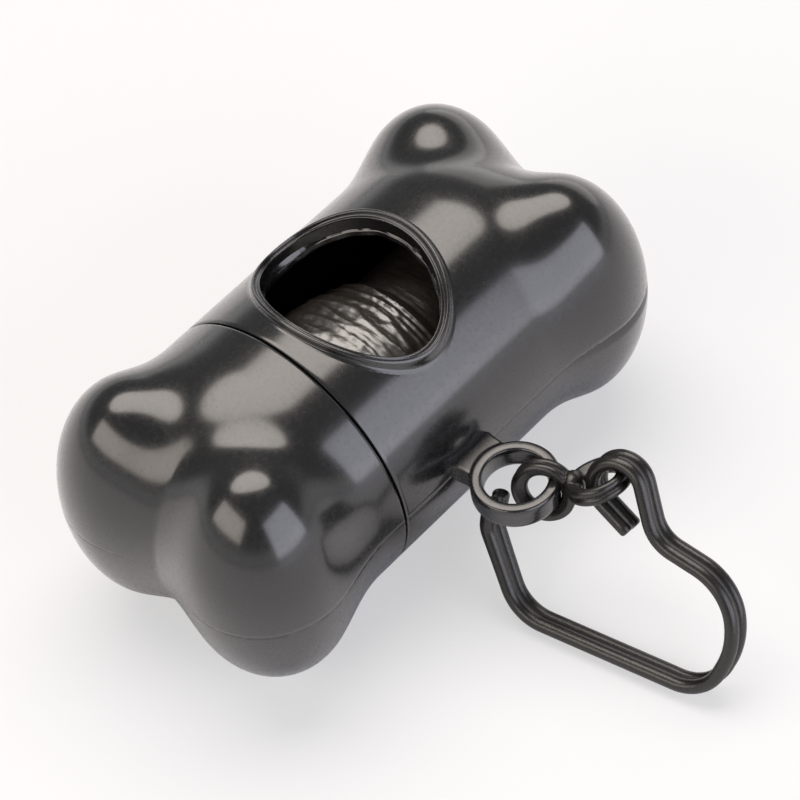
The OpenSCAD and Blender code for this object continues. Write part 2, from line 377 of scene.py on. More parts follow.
def joined(parts: Iterable[Mesh]) -> Mesh:
    """Put several meshes into one.

    Args:
        parts: the meshes; they are freed.

    Returns:
        The joined mesh.
    """
    whole = bmesh.new()
    for part in parts:
        mesh = bpy.data.meshes.new("joining")
        part.to_mesh(mesh)
        part.free()
        whole.from_mesh(mesh)
        bpy.data.meshes.remove(mesh)
    return whole


def cut_away(bm: Mesh, point: Sequence[float], normal: Sequence[float]) -> None:
    """Cut the mesh at a plane and keep one side.

    Args:
        bm: the mesh.
        point: a point of the plane.
        normal: direction towards the side that goes.
    """
    geom = bm.verts[:] + bm.edges[:] + bm.faces[:]
    bmesh.ops.bisect_plane(
        bm, geom=geom, dist=1e-5, plane_co=point, plane_no=normal, clear_outer=True
    )


def fill_rims(bm: Mesh, keep_hole: bool = False) -> None:
    """Close the open rims and point all faces outwards.

    Args:
        bm: the mesh.
        keep_hole: the mesh is a ring that was cut in its own plane, and its hole stays open.
    """
    rim = [e for e in bm.edges if e.is_boundary]
    if keep_hole:
        bmesh.ops.triangle_fill(bm, edges=rim, use_beauty=True)
    else:
        bmesh.ops.edgeloop_fill(bm, edges=rim)
    bmesh.ops.recalc_face_normals(bm, faces=bm.faces)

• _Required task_
Write out exactly the lines from the start of the material through the line with "keep one side.". No other output is expected.

• _Task solution_
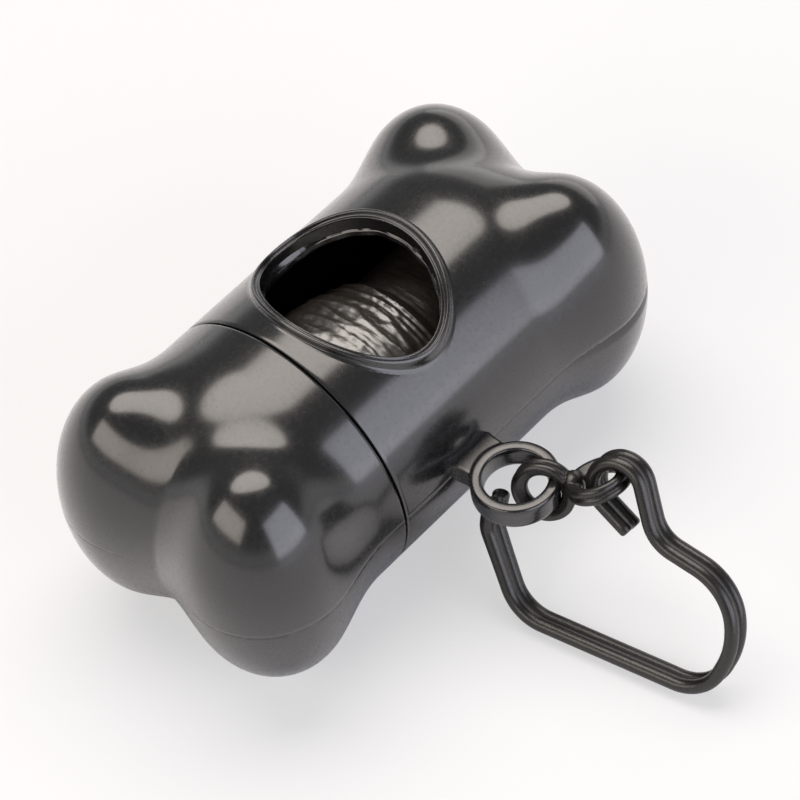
The OpenSCAD and Blender code for this object continues. Write part 2, from line 377 of scene.py on. More parts follow.
def joined(parts: Iterable[Mesh]) -> Mesh:
    """Put several meshes into one.

    Args:
        parts: the meshes; they are freed.

    Returns:
        The joined mesh.
    """
    whole = bmesh.new()
    for part in parts:
        mesh = bpy.data.meshes.new("joining")
        part.to_mesh(mesh)
        part.free()
        whole.from_mesh(mesh)
        bpy.data.meshes.remove(mesh)
    return whole


def cut_away(bm: Mesh, point: Sequence[float], normal: Sequence[float]) -> None:
    """Cut the mesh at a plane and keep one side.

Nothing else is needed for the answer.